The best net-yield neighborhoods among places people actually want to live in Agadir are Dakhla, Hay Salam, Talborjt, Ville Nouvelle, Haut Founty, and selected parts of Centre-Ville.
These areas combine estimated net yields around 5.2% to 7.1% with enough tenant demand, daily convenience, and resale depth to make the yield credible for a beginner buyer.
Dakhla stands out because the estimated 1-bedroom net yield is about 7.1%, supported by a purchase price around 500,000 MAD and monthly rent around 3,500 MAD. It is not as prestigious as Founty or Marina, but the rent-to-price ratio is much stronger.
Hay Salam and Talborjt are strong beginner areas because they sit between affordability and tenant depth. Hay Salam’s estimated 1-bedroom net yield is 6.4%, while Talborjt’s is around 6.0%.
Haut Founty is more expensive, but it is safer from a tenant-quality and resale perspective. Its estimated 2-bedroom net yield of 5.2% is lower than Dakhla or Anza, but it offers newer buildings, better amenities, and stronger appeal to middle-income renters.
The trade-off is clear. Dakhla and Hay Salam give better yield, while Haut Founty and Centre-Ville give better liquidity and tenant stability.
Where can I find residential properties with above-average yields and below-average entry prices in Agadir?

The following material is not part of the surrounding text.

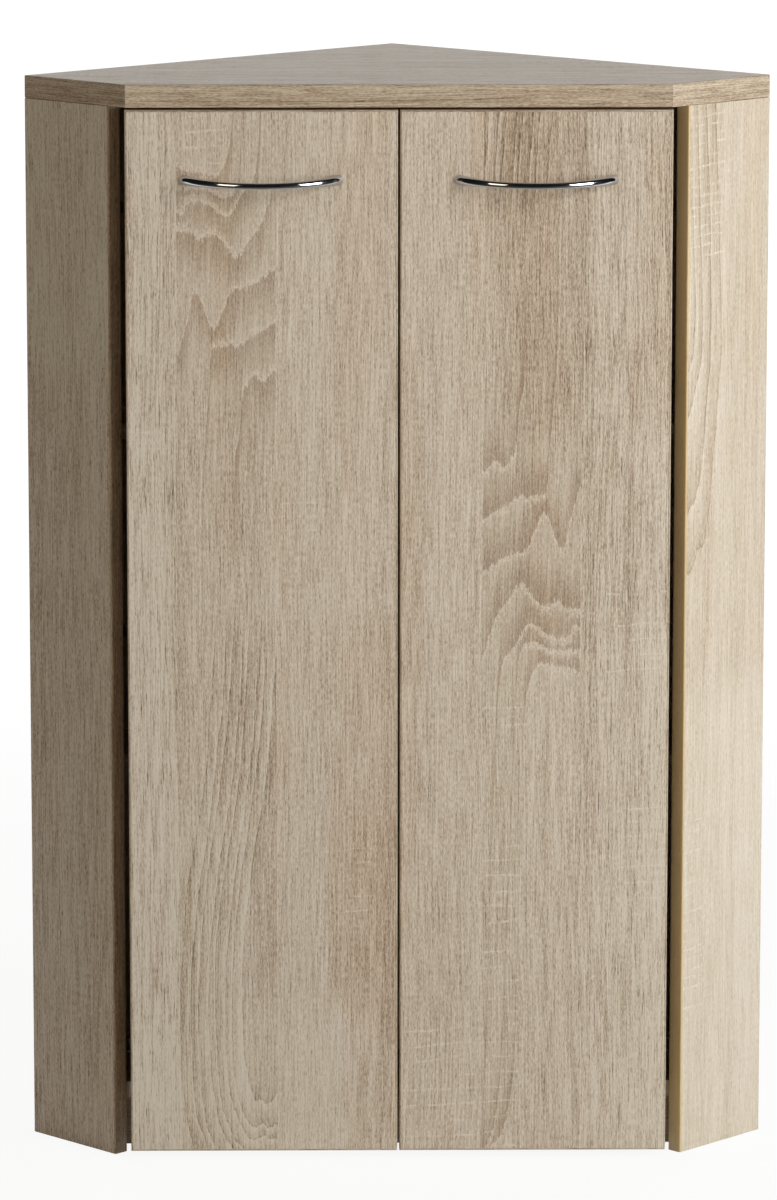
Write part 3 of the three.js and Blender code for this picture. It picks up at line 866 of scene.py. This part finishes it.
def makeStraightStrip(name, node):
    low, high = boxOf(node)
    path = [[low[0], low[1]], [high[0], low[1]]]
    origin = (0, 0, low[2])
    makeStrip(name, node, path, high[2] - low[2], origin, *flatPlane, square=(True, True))


def makeDoorStrip(side):
    node, body = side + "_door_edging", side + "_door"
    low, high = boxOf(node)
    wide, deep, tall = high - low
    path = [[0, 0], [wide, 0], [wide, tall], [0, tall]]
    origin = (low[0], high[1], low[2])
    makeStrip(body + "_strip", node, path, deep, origin, *frontPlane, body=body, closed=True)


# The front corner on the inner face of a side panel with its strip, the direction out of its front
# edge, and its height
def sideCorner(side):
    low, high = boxOf(side + "_side_panel")
    inner = high[0] if side == "left" else low[0]
    out = np.array([-hands[side] * half, -half, 0])
    corner = np.array([inner, low[1] + strips["board"] * half, low[2]])
    return corner + out * (strips["glueLine"] + strips["thickness"]), out, high[2] - low[2]


def makeSideStrip(side):
    corner, out, tall = sideCorner(side)
    if side == "right":
        corner = corner + np.array([half, -half, 0]) * strips["board"]
    makeStrip(
        side + "_side_strip",
        side + "_side_edging",
        [[0, 0], [0, tall]],
        strips["board"],
        corner,
        out,
        (0, 0, 1),
        square=(True, True),
        finish=side + "Strip",
    )


makeTopStrips()
for board in ["bottom_panel", "lower_shelf", "upper_shelf"]:
    makeStraightStrip(board + "_strip", board + "_edging")
for side in hands:
    makeDoorStrip(side)
    makeSideStrip(side)
print("edging strips made")

# The handles
handle = {
    "reach": 36.4 * mm,  # of the centre line at the middle
    "halfChord": 83 * mm,
    "projection": 40 * mm,
    "midHeight": 7 * mm,
    "footHeight": 11.4 * mm,
    "footThickness": 8 * mm,
    "flare": 2.6,
    "droop": 3 * mm,  # of the middle below the feet
    "lift": 0.3 * mm,  # of the feet off the door's face
    "steps": 121,
    "sides": 40,
}


# A bow: an arc that meets the door at both ends. Its section is an ellipse whose height and
# thickness grow with a power of the distance from the middle; each line along it ends on the door.
def makeHandle(side, c=handle):
    middle = middleOf(side + "_handle")
    face = boxOf(side + "_door_edging")[0][1]
    radius = (c["halfChord"] ** 2 + c["reach"] ** 2) / (2 * c["reach"])
    turn = np.arange(c["sides"]) / c["sides"] * 2 * np.pi
    footRadius = radius + c["footThickness"] / 2 * np.cos(turn)
    end = np.arccos((c["lift"] + radius - c["reach"]) / footRadius)
    share = np.linspace(-1, 1, c["steps"])[:, None]
    flare = np.abs(share) ** c["flare"]
    midThickness = 2 * (c["projection"] - c["reach"])
    tall = (c["midHeight"] + (c["footHeight"] - c["midHeight"]) * flare) / 2
    thick = (midThickness + (c["footThickness"] - midThickness) * flare) / 2
    angle = share * end[None, :]
    out = radius + thick * np.cos(turn)
    points = np.stack(
        [
            middle[0] + out * np.sin(angle),
            face - (c["reach"] - radius + out * np.cos(angle)),
            middle[2] + tall * np.sin(turn) - c["droop"] * (1 - share**2) + 0 * angle,
        ],
        axis=-1,
    )
    piece = gridPiece(side + "_bow", points, chrome, side + "_door")
    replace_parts(piece, side + "_handle")


for side in hands:
    makeHandle(side)
print("handles made")

# The hinges' and handles' screws, and the shelf pins. Each screw: its head's radius and height in
# millimetres, how far it sits off the face, and where, in millimetres from the front corner or the
# door's edge and up from the hinge's middle.
fittings = {
    "screwHeads": {"steps": 48, "rings": 15, "inmost": 0.02, "crown": 0.5 * mm, "edge": 0.4 * mm},
    "recess": {"arm": 0.62, "wide": 0.13, "soft": 0.07, "depth": 1.0 * mm},  # shares of the radius
    "handleScrew": {"head": (4.5, 2.7), "off": 0.3},
    "shank": {"profile": [(0, -20), (1.9, -20), (1.9, 0.4), (0, 0.4)], "steps": 24},
    "flangeScrew": {"head": (3.8, 2.6), "off": 0.3, "at": (32, 22.5)},
    "plateScrew": {"head": (4.2, 2.2), "off": 3.2, "at": [(-37, 16), (-37, -16)]},
    "armScrew": {"head": (4.2, 1.9), "off": 12.3, "at": [(-44, 0), (-14, 0)]},
    "pin": {
        "profile": [
            *[(0, -9.5), (2.1, -9.5), (2.4, -9.1), (2.4, 0.3), (3.7, 0.3), (4, 0.6), (4, 1.2)],
            *[(3.7, 1.5), (3, 1.5), (3, 6.6), (2.75, 7.3), (2.1, 7.8), (0, 7.8)],
        ],
        "steps": 32,
        "fromFront": 58 * mm,
        "fromBack": 132 * mm,
    },
}


# An axis, and two directions square to it
def squareTo(axis):
    axis = np.array(axis, float)
    first = np.cross(axis, [0, 0, 1.0])
    first = first / np.linalg.norm(first)
    return axis, first, np.cross(axis, first)


# A turned piece: its profile of radii and heights goes round an axis from a centre. The heights may
# change on the way round.
def turnedPiece(name, centre, axis, radii, heights, steps, finish, slot, body):
    axis, first, second = squareTo(axis)
    turn = np.arange(steps) / steps * 2 * np.pi
    radii, heights = np.array(radii)[:, None], np.array(heights)
    if heights.ndim == 1:
        heights = heights[:, None] + 0 * turn
    points = (
        np.array(centre)
        + (radii * np.cos(turn))[..., None] * first
        + (radii * np.sin(turn))[..., None] * second
        + heights[..., None] * axis
    )
    return gridPiece(name, points, finish, body)


def makeTurned(name, node, centre, axis, kind, body):
    c = fittings[kind]
    radii, heights = np.array(c["profile"]).T * mm
    args = (name, centre, axis, radii, heights, c["steps"], zinc, "fittings_zinc", body)
    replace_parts(turnedPiece(*args), node)


# 1 where a length is less than a limit, 0 past it, smooth between
def inside(length, limit, soft):
    t = np.clip((length - limit) / soft, 0, 1)
    return 1 - t * t * (3 - 2 * t)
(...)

The clearest above-average-yield and below-average-entry-price areas in Agadir are Dakhla, Hay Salam, Tilila, Cité Adrar, Tikiouine, and Anza.
The best risk-adjusted picks are usually Dakhla, Hay Salam, and Tilila because they combine lower entry prices with broader rental demand.
In the table, 1-bedroom entry prices are estimated at about 500,000 MAD in Dakhla, 500,000 MAD in Hay Salam, 470,000 MAD in Tilila, and 450,000 MAD in Cité Adrar. That compares with 1.05 million MAD in Founty and 1.3 million MAD in Marina.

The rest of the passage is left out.